◆ **Problem details**: Write out the whole listing word for word.

◆ **Given data**:
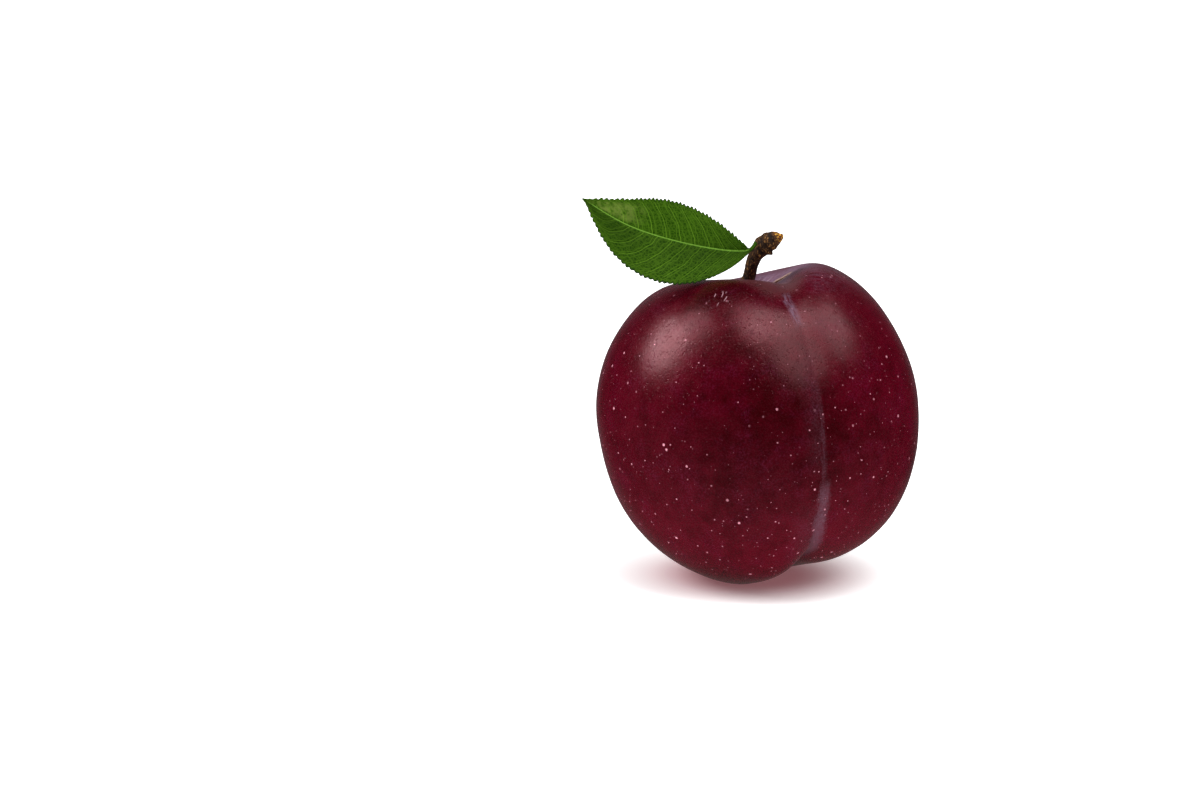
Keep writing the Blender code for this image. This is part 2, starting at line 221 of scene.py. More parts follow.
# Side veins of the upper and the lower half: slant and curve toward the tip, and where they start.
UPPER_VEINS = (0.06, 0.11, 0.25)
LOWER_VEINS = (0.11, 0.10, 0.70)
VEIN_WIDTH = 0.20 * MM
VEIN_DEPTH = 0.05 * MM
QUILT_HEIGHT = 0.07 * MM
MIDRIB_WIDTH = 0.42 * MM
MIDRIB_DEPTH = 0.16 * MM
MIDRIB_NARROWING = 0.6
MIDRIB_FLATTENING = 0.7
KEEL_HEIGHT = 0.40 * MM
KEEL_WIDTH = 0.5 * MM
KEEL_FLATTENING = 0.8
EDGE_THINNING = 6
BACK_RELIEF = 0.6


def ease(value, low, high):
    """A smooth step from 0 below low to 1 above high."""
    t = np.clip((np.asarray(value, float) - low) / (high - low), 0.0, 1.0)
    return t * t * (3.0 - 2.0 * t)


def hump(value, middle, reach):
    """A bell of height 1 around the middle."""
    return np.exp(-((value - middle) / reach) ** 2)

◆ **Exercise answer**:
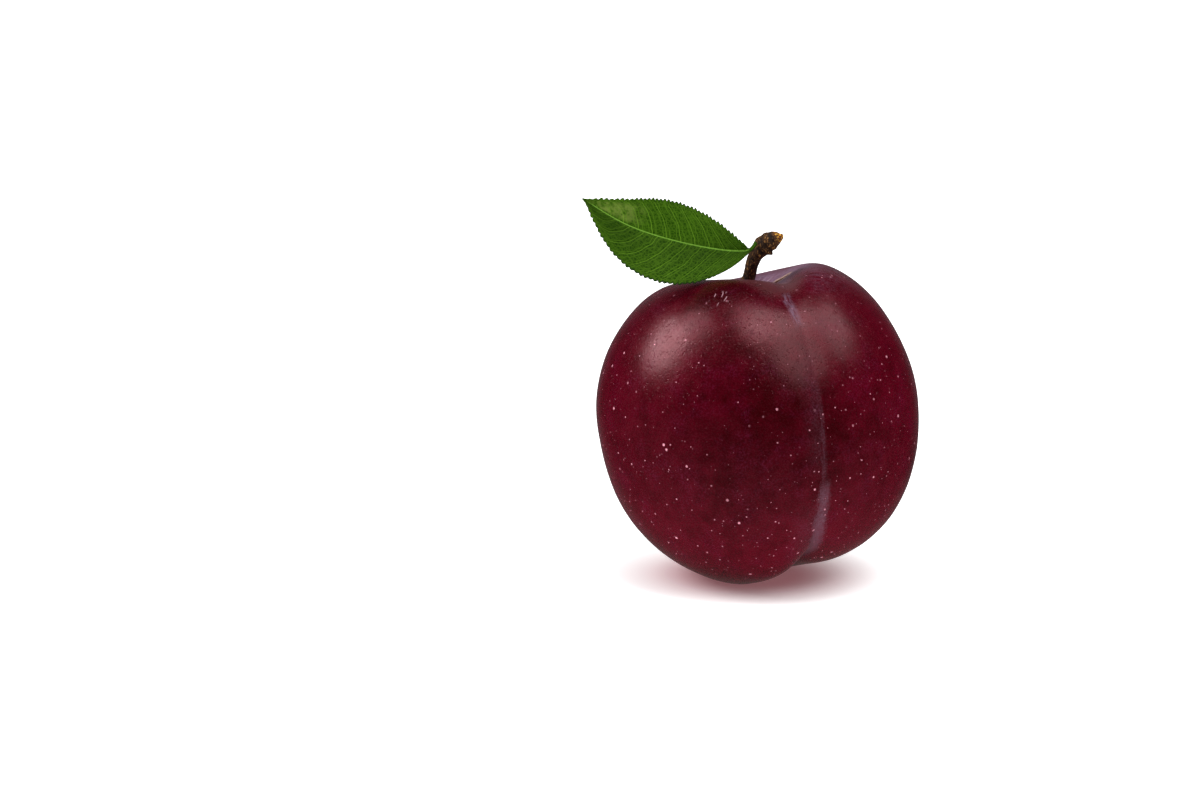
Keep writing the Blender code for this image. This is part 2, starting at line 221 of scene.py. More parts follow.
# Side veins of the upper and the lower half: slant and curve toward the tip, and where they start.
UPPER_VEINS = (0.06, 0.11, 0.25)
LOWER_VEINS = (0.11, 0.10, 0.70)
VEIN_WIDTH = 0.20 * MM
VEIN_DEPTH = 0.05 * MM
QUILT_HEIGHT = 0.07 * MM
MIDRIB_WIDTH = 0.42 * MM
MIDRIB_DEPTH = 0.16 * MM
MIDRIB_NARROWING = 0.6
MIDRIB_FLATTENING = 0.7
KEEL_HEIGHT = 0.40 * MM
KEEL_WIDTH = 0.5 * MM
KEEL_FLATTENING = 0.8
EDGE_THINNING = 6
BACK_RELIEF = 0.6


def ease(value, low, high):
    """A smooth step from 0 below low to 1 above high."""
    t = np.clip((np.asarray(value, float) - low) / (high - low), 0.0, 1.0)
    return t * t * (3.0 - 2.0 * t)


def hump(value, middle, reach):
    """A bell of height 1 around the middle."""
    return np.exp(-((value - middle) / reach) ** 2)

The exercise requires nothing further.